There also is an important provision under section 230 of the Communications Decency Act that may protect you if a third party – not you or your employee or someone acting under your direction – posts something on your blog or website that is defamatory. We cover this protection in more detail in the section on Publishing the Statements and Content of Others.
Fair Comment Privilege
In Arizona, the fair comment privilege “is limited to discussions of matters which are of legitimate concern to the community as a whole because they materially affect the interests of all the community.” Phoenix Newspapers, Inc. v. Church, 103 Ariz. 582, 595 (Ariz. 1968). If actual malice is shown, however, the privilege is defeated. Id.
The fair comment privilege protects both media and non-media defendants when the plaintiff is a public official. The Arizona Supreme Court ruled that regardless of the defendant's media status, "when the plaintiff is a public official and the speech is of public concern, [then] the plaintiff bears the burden of showing that a statement is provably false before an action for defamation can lie." Turner v. Devlin, 174 Ariz. 201, 205 (1993).

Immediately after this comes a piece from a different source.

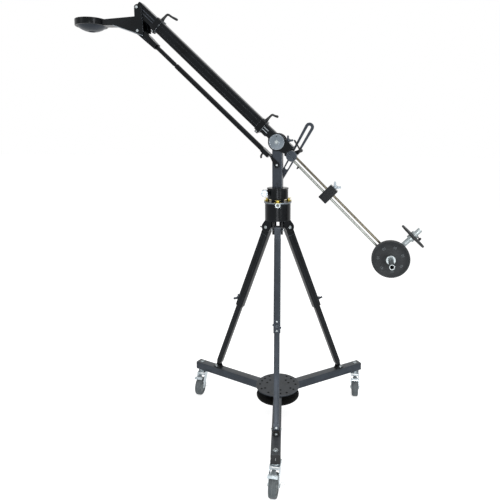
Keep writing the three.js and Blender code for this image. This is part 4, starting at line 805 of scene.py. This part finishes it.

The Arizona Supreme Court in the past has also explicitly recognized pure opinion as protected speech. MacConnell v. Mitten, 131 Ariz. 22, 25 (1981) (finding a statement "was pure opinion and not actionable"). It is unclear whether this recognition survived Turner and Milkovich v. Lorain Journal Co., 497 U.S. 1 (1993), however.
Fair Report Privilege
In Arizona, the precise scope of the fair report privilege, also known as the public records privilege, is not clear because there is only one case in which the Arizona courts have applied the privilege.